Scan the data below for the string "materials". Copy every line where it appears.
* * * * * * *
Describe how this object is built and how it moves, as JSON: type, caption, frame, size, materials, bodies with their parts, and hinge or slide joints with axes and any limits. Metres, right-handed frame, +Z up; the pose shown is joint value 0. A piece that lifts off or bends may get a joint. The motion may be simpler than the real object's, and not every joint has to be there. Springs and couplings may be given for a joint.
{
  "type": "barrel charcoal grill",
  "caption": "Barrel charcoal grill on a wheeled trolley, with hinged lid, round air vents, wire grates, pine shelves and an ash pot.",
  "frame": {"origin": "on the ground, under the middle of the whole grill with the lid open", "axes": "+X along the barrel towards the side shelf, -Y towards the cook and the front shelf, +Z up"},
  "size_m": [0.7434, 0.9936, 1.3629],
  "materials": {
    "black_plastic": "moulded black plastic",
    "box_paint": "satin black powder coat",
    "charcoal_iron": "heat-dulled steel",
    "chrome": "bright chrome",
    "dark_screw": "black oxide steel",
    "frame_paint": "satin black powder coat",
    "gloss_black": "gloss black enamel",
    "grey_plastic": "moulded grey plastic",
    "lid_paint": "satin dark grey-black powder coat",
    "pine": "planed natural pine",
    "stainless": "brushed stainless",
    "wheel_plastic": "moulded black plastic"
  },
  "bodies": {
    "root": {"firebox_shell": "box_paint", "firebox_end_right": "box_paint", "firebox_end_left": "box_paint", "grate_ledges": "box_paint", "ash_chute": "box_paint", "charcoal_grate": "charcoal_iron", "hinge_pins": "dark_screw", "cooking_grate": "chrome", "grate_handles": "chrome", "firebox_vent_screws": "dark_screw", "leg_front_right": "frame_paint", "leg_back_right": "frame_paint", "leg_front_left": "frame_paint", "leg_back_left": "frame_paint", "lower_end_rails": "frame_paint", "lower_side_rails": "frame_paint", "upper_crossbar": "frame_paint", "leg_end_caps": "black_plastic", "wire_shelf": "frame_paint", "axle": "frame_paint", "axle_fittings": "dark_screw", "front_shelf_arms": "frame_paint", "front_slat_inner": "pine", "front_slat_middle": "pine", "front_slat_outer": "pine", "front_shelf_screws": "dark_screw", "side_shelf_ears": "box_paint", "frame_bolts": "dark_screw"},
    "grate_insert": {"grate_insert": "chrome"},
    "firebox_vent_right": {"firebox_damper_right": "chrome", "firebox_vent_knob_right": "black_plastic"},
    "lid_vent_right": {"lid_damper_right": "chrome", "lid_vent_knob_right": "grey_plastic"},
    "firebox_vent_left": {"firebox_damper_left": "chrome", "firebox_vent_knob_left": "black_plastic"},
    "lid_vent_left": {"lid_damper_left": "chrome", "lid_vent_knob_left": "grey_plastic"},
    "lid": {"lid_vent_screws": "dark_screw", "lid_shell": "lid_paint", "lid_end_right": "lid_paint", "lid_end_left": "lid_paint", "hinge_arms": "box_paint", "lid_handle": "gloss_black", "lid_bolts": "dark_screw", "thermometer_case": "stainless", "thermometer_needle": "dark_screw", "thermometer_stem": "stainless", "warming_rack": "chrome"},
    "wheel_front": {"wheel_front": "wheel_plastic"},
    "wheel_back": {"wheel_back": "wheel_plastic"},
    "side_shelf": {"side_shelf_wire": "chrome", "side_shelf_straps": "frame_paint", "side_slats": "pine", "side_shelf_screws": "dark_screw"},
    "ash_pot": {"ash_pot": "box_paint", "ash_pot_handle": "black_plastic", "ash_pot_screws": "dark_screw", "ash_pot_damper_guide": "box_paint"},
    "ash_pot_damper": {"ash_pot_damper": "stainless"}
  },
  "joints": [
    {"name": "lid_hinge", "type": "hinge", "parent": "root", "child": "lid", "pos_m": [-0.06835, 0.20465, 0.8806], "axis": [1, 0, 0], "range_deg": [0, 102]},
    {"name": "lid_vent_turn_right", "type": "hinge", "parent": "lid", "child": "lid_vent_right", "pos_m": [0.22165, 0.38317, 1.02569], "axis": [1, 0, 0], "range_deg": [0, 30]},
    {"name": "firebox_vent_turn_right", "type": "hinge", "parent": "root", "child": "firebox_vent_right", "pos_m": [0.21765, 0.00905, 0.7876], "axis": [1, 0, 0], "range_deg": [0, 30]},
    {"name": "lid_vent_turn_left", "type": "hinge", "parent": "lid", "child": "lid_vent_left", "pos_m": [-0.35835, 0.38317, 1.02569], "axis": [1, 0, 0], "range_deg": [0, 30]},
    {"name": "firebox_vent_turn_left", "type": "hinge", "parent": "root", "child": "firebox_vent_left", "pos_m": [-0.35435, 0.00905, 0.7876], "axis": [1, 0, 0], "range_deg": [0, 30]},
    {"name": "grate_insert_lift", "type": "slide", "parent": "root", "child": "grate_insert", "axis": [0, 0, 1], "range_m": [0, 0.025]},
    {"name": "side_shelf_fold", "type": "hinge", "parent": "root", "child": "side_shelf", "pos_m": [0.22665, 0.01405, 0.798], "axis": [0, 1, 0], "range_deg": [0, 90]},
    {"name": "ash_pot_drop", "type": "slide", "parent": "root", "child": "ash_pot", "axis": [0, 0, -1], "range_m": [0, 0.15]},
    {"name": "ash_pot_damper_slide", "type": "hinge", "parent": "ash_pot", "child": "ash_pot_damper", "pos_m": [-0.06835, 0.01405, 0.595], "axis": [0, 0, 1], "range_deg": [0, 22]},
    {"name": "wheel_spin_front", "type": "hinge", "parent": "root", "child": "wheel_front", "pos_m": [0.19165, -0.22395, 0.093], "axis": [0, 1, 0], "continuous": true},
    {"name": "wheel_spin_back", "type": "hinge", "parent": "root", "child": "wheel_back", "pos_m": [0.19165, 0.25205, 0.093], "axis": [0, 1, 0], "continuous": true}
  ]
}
* * * * * * *
▶ **Completed exercise**:
Describe how this object is built and how it moves, as JSON: type, caption, frame, size, materials, bodies with their parts, and hinge or slide joints with axes and any limits. Metres, right-handed frame, +Z up; the pose shown is joint value 0. A piece that lifts off or bends may get a joint. The motion may be simpler than the real object's, and not every joint has to be there. Springs and couplings may be given for a joint.
  "materials": {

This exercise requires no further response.